Assumptions for Valid CIs
Random sampling and independence are non-negotiable—biased samples produce meaningless intervals regardless of formula correctness
For means: population normality or n>30 (CLT); for proportions: np≥10 and n(1−p)≥10
Variance intervals are most sensitive—the chi-squared method requires strict normality; consider bootstrap methods for non-normal data
CI and Hypothesis Test Duality
A two-sided (1−α) CI corresponds to a two-tailed test at significance level α—if the null value falls outside the CI, reject H0
This provides a visual decision rule: construct the CI, check if the hypothesized value is inside or outside
CIs give more information than tests—they show the range of plausible values, not just "reject" or "fail to reject"
Interpreting and Reporting CIs
Never say "95% probability the parameter is in this interval"—the parameter is fixed; the interval is random
Correct interpretation: "We are 95% confident that [parameter] lies between [lower] and [upper]"
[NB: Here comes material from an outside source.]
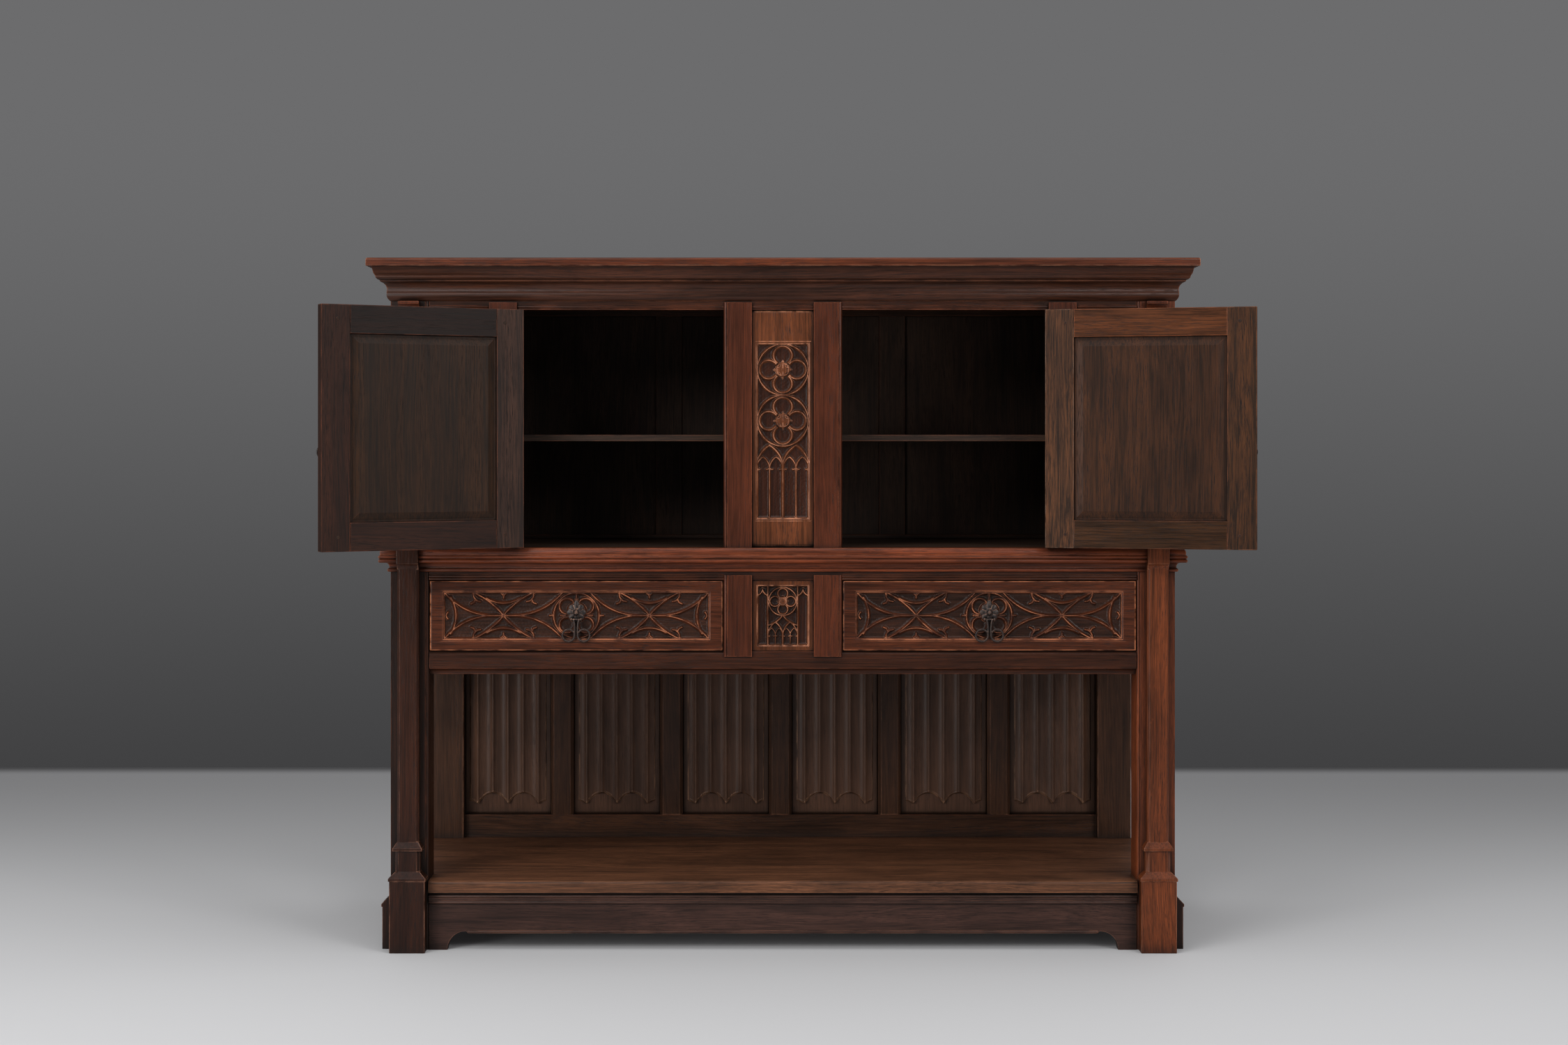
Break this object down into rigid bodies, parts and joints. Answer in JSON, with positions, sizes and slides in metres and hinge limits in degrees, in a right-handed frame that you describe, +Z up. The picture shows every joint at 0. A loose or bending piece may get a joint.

Report context: state the confidence level, sample size, assumptions checked, and practical implications for engineering decisions
Compare: CIs vs. hypothesis tests—both make inferences about parameters, but CIs provide a range of plausible values while tests give binary decisions. If an FRQ asks you to "test whether μ=50" and you've already built a 95% CI, just check if 50 is inside.
Quick Reference Table
Concept
Best Examples
Known σ (use Z)
CI for mean with historical process data, large-sample proportion intervals
Unknown σ (use t)
CI for mean with sample std dev, small-sample engineering studies
Comparing two processes, treatment vs. control, before/after studies
Variance/spread
CI for population variance using chi-squared distribution
Sample size planning
Margin of error requirements, precision vs. cost trade-offs
CI-hypothesis test link
Using CI to make reject/fail-to-reject decisions
One-sided vs. two-sided
Directional research questions vs. general estimation
Self-Check Questions
You're estimating the mean tensile strength of a new alloy. You have n=25 specimens and calculate s=12 MPa. Should you use a Z or t interval, and why does this choice affect your interval width?
Compare the CI for a single proportion to the CI for the difference between two proportions. What additional complexity arises in the two-sample case, and what conditions must both samples satisfy?
An engineer wants to estimate a defect rate with a margin of error of ±2% at 95% confidence. If a pilot study suggests p^≈0.10, approximately what sample size is needed? How would this change if p^≈0.50?
You construct a 95% CI for μ1−μ2 and obtain (−3.2,1.8). What can you conclude about a hypothesis test of H0:μ1=μ2 at α=0.05? What if the interval were (−3.2,−0.4)?
Explain why a 99% confidence interval is wider than a 95% confidence interval for the same data. If you needed to maintain the same width while increasing confidence from 95% to 99%, what would you have to change?